Throughout 2013 and 2014, neighbors fought to preserve St. John’s church after the parcel was purchased for about $730,000 by Cafua, which, according to the company’s LinkedIn profile, owns more than 300 Dunkin’ Donuts franchises in seven states.
Cafua initially proposed a zone change that called for demolishing the church and replacing it with a bigger, drive-through Dunkin’ Donuts than it currently operates less than two blocks south of the church on Main Street.
In May 2014, after neighbors mounted an opposition campaign, the council re-zoned 611 Main St. to the Main Street Community Commercial zone, prohibiting drive-through operations and demolition of the church.
As an alternative, the city proposed giving Cafua a long-term lease on a vacant, city-owned lot at the corner of Main and Westbrook streets, next door to Congregation Bet Ha’am.

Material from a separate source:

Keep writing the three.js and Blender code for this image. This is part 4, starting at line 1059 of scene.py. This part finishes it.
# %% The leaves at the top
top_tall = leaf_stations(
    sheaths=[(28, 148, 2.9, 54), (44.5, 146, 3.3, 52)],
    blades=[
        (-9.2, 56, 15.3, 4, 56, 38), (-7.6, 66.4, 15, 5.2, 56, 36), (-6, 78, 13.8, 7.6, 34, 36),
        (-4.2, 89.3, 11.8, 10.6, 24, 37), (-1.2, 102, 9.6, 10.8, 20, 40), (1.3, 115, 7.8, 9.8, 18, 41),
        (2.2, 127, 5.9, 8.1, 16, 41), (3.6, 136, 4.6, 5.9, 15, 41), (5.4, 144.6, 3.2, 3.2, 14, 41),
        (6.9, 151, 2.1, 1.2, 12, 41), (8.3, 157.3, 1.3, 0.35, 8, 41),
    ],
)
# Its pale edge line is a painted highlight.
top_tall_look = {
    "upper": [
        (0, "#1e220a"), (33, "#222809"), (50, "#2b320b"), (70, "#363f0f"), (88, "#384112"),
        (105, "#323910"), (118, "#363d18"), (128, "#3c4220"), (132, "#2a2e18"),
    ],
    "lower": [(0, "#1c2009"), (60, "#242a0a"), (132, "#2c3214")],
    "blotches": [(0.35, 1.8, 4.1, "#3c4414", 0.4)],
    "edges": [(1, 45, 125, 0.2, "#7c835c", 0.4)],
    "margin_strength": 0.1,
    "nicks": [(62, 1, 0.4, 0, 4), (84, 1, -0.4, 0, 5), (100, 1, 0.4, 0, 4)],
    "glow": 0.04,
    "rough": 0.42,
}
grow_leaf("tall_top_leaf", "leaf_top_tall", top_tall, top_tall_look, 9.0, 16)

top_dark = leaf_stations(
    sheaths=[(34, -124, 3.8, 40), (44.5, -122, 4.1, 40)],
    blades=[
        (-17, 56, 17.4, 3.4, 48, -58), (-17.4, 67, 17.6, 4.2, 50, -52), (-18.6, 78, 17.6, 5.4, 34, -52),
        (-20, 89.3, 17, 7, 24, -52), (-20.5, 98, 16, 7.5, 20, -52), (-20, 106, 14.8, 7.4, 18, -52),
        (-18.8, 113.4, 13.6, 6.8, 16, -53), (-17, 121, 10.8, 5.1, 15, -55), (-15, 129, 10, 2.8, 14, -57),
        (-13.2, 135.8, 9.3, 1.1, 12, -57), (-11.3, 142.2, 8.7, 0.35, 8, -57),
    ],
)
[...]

It would have re-zoned that parcel to the Thornton Heights commercial zone, allowing 24-hour drive-through operations and six-story buildings on the vacant lot.

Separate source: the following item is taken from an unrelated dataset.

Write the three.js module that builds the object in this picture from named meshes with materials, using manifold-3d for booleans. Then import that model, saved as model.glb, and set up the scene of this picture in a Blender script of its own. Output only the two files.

But nearby residents and abutters, including the synagogue, pushed back against that proposal, and convinced the city to preserve the land as green space. It is temporarily being used as a staging area for the third phase of the Thornton Heights Sewer Separation Project.
The church buildings, meanwhile, have remained vacant.
Anderson, whose projects include the 154-lot Eastern Village subdivision in Scarborough, said on Tuesday that he was reluctant to release too many details about his plan. He said he first wants to discuss his proposal with neighbors.
“I want everybody who’s in the neighborhood to be involved and to see what’s going on,” Anderson said. “I’m looking for as much (input) as possible. There’s a process, and I want to obey it.”
He did say that his proposal would serve all sides; the preservation of the church would be in keeping with many of the neighbors’ wishes, and the residential and business development would be “completely in keeping with with the (city’s) Comprehensive Plan.”
The idea is to integrate new development into the existing structures in a way that feels organic and neighborhood-friendly, he suggested, rather than trying to insert something predominantly commercial and out of place.
Beyond that, Anderson said he doesn’t want to divulge any information “until after I’ve met with the neighbors; they’re the first people that deserve to be informed as to what’s going on.
“I really want them to be the first ones to hear about it, from me,” he said.
Early indications were that neighbors may more amenable to Anderson’s proposal than they were to Cafua’s.
Devin Deane, of 87 Thirlmere Ave., said he’s “happy that there’s an interested buyer.”
Deane, who was one of the more vocal opponents to Cafua’s plan, said he hopes Anderson plans to provide “community-friendly businesses,” like a coffee shop or local market. And more residential housing is “always a plus, as long as it’s done in a thoughtful way,” he said.
“I don’t want to see the property sit vacant; I do think it should be utilized,” Deane said Thursday. “If we’re going to bring in businesses, let’s bring in ones that the community can build around.”
Heidi Libby, of 43 Aspen Ave., on Wednesday said she, too, would like to hear more from Anderson. “If he wants to talk, we’ll talk,” she said.
Libby, who lives in a home abutting the rear of the former school, said Cafua hasn’t maintained the property. On at least one occasion, she said, one of her family members has had to mow the grass.
She said she wouldn’t mind a more reasonably sized development than Cafua sought, “if it was quiet at night,” and as long as the property is properly maintained.
Scarborough developer Kerry Anderson wants to repurpose the former St. John the Evangelist Church property at 611 Main St., South Portland, for residential and/or commercial use.
A zoning change at 611 Main St. in South Portland would include the former St. John the Evangelist school on Aspen Avenue. It would increase the housing density cap and allow the property to be converted to multi-family housing and commercial use.